While the Complaint does not allege diversity jurisdiction, Equity Title raises the matter of diversity, presumably to forestall any claims jurisdiction pursuant to 28 U.S.C. § 1332(a). E.g. Mot. to Dismiss 1:4-6 ("This matter involves a complaint for state-law claims filed against non-diverse defendants."). Therefore, the Court briefly considers diversity jurisdiction, and finds the allegations in the Complaint inconclusive regarding diversity jurisdiction.

Diversity jurisdiction is established by statute: "The district courts shall have original jurisdiction of all civil actions where the matter in controversy exceeds the sum or value of $75,000, exclusive of interest and costs, and is between [diverse parties.]" 28 U.S.C. § 1332(a). Courts treat limited liability companies the same as partnerships for diversity jurisdiction purposes, and therefore look to the citizenship of each member of the company. Johnson v. Columbia Properties Anchorage, LP, 437 F.3d 894, 899 (9th Cir. 2006). Unlike a corporation, an LLC is not a citizen of the state in which it was organized unless one of its members is a citizen of that state. See Carolina Cas. Ins. Co. v. Team Equip., Inc., 741 F.3d 1082, 1085 (9th Cir. 2014). Diversity is thus lacking if any LLC member is a citizen of the same state as an opposing party.

The complaint plainly states monetary damages well in excess of $75,000. However, the citizenship of the parties are largely unalleged in the complaint. Defendant William Walter Plise is an individual resident of Nevada. Plise is alleged to own Aquila Investments LLC which in turn owns Aquila Management LLC. Therefore, Defendants Acquilla Management LLC and Plise are citizens of Nevada for diversity jurisdiction purposes. However, Plaintiff Krohn's citizenship is not alleged. Similarly, Defendants Robert M. Evans and James L. Moore are individuals, but their citizenship is not alleged in the Complaint. Defendant Equity Title LLC is a Nevada limited liability company whose sole manager is Orange Coast Title Company, but, again, no information regarding citizenship is alleged.

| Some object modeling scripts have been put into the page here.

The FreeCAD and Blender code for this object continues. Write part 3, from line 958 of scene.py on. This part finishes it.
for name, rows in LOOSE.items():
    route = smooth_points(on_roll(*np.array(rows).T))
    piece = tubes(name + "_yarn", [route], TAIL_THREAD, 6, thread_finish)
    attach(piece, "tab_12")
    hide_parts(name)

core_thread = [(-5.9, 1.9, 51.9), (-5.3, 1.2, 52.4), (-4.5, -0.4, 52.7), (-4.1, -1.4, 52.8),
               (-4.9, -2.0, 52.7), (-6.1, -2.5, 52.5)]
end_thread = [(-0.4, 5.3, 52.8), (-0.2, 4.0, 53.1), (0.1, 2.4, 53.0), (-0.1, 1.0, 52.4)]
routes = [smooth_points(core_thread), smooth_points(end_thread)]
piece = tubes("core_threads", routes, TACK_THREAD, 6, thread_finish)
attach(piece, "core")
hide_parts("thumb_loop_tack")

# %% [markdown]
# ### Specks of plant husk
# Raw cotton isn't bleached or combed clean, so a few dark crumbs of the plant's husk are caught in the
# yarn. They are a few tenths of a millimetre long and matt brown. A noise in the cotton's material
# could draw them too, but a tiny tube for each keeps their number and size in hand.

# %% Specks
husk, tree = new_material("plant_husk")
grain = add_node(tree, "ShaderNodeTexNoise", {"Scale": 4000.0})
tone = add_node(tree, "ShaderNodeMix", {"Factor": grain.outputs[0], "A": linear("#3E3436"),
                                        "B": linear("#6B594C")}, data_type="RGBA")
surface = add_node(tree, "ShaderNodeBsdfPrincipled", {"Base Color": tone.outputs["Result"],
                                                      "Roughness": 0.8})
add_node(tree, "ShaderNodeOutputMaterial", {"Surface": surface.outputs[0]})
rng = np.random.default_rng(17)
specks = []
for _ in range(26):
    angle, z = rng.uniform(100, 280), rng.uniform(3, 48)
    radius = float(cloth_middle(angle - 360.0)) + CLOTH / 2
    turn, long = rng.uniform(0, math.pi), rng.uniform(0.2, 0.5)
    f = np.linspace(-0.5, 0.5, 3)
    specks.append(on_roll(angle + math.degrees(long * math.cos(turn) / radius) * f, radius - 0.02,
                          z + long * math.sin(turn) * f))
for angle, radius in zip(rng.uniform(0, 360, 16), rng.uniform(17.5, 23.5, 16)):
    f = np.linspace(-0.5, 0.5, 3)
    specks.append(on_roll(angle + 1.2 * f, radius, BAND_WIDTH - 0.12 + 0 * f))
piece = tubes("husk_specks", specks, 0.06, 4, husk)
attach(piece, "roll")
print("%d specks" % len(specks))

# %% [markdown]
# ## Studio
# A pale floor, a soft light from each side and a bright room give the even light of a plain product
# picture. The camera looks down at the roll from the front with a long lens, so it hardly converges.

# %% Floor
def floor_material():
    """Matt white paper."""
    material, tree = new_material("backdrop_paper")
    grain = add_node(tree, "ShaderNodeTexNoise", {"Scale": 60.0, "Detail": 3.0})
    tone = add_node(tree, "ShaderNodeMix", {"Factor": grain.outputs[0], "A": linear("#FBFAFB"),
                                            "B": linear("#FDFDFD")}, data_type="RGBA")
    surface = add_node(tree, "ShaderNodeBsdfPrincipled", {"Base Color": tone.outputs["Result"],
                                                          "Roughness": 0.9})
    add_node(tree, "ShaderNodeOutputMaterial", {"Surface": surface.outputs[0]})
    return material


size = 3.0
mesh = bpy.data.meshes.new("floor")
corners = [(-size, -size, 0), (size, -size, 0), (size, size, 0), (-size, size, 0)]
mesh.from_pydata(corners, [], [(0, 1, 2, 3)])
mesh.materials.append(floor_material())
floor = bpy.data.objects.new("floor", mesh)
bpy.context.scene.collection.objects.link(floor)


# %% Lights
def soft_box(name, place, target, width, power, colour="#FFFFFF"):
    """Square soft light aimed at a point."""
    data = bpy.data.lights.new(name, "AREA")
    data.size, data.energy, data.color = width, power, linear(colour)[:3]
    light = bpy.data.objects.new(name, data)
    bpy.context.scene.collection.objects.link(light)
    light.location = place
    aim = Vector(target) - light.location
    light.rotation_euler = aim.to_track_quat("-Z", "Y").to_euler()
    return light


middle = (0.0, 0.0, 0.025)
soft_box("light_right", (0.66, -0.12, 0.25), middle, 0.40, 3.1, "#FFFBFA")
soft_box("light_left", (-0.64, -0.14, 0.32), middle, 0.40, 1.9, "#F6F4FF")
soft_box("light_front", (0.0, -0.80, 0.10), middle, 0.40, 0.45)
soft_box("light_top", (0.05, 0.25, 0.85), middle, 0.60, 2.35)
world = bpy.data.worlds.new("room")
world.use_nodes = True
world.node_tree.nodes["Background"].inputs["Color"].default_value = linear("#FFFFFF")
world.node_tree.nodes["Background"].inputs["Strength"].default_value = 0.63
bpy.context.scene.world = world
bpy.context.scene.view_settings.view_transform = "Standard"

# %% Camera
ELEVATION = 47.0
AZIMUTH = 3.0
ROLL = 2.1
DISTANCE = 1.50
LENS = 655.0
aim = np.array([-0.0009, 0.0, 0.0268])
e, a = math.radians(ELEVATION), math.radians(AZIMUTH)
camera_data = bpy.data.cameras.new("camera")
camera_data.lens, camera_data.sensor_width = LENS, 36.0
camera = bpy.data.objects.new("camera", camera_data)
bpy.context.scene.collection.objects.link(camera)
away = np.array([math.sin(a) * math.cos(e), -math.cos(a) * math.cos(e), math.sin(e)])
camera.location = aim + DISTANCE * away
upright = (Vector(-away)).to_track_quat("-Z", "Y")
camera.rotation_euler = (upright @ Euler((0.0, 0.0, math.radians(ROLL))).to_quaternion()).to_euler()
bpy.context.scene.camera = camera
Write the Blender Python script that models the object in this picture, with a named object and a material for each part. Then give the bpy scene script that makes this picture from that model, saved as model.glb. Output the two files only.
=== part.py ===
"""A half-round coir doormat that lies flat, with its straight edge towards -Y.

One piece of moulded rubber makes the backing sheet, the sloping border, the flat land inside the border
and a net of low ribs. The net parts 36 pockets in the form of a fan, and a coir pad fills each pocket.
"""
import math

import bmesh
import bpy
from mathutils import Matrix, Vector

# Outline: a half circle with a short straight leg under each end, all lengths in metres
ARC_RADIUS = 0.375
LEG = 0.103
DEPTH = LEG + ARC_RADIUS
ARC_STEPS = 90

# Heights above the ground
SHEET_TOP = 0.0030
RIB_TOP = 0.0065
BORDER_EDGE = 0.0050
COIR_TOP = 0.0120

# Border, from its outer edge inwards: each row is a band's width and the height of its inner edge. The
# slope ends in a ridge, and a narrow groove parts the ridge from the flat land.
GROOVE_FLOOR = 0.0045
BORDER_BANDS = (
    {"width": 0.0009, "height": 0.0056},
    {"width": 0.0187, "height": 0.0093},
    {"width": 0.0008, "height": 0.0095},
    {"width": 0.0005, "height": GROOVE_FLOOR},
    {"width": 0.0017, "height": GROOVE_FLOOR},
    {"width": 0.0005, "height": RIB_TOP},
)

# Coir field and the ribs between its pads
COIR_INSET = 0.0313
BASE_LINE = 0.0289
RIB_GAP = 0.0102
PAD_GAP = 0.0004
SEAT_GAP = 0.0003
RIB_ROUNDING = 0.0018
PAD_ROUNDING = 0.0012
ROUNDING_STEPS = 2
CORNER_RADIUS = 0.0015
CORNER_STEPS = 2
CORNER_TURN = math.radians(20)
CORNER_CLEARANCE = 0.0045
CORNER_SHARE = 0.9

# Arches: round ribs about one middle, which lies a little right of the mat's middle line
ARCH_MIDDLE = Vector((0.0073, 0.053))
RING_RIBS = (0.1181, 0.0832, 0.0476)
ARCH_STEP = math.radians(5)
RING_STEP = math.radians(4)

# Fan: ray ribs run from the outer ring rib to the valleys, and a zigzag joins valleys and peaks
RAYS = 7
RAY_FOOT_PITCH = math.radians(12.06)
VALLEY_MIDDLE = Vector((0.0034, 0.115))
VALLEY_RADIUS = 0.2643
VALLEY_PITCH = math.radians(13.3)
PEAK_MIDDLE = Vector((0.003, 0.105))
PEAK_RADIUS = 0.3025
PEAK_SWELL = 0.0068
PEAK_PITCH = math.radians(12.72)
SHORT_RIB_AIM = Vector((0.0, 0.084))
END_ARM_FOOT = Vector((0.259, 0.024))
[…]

As the Complaint alleges facts insufficient to either establish or to preclude diversity of citizenship, the Court can only conclude at this time that the Complaint fails to demonstrate diversity jurisdiction. If Krohn believes she can assert facts sufficient to establish diversity jurisdiction, she may do so in an amended complaint.

D. Tolling

Krohn has requested a tolling instruction pursuant to Nev. Rev. Stat. 11.500(1)(b) and 28 U.S.C. § 1367(d) in the event this Court dismisses her Complaint. Resp. ¶¶ 16, 17. Under such a saving statute, upon dismissal in this Court for lack of subject matter jurisdiction, Krohn may be able to bring her claim in state court. However, it is unclear how this Court, lacking subject matter jurisdiction, could issue a binding order addressing tolling; that would be a matter to be decided by a court with jurisdiction over the action. Regardless, the Court has given Krohn leave to amend and declines to consider tolling at this time.

IV. Conclusion

In sum, the Complaint inadequately establishes subject matter jurisdiction, but Krohn will be permitted to amend the Complaint if she believes she can establish subject matter jurisdiction pursuant to 28 U.S.C. § 1334 or other law. Accordingly,

IT IS ORDERED that Motion to Dismiss, ECF No. 14, is GRANTED and the action is DISMISSED without prejudice. Plaintiff Krohn may file, by August 17, 2015, an amended complaint.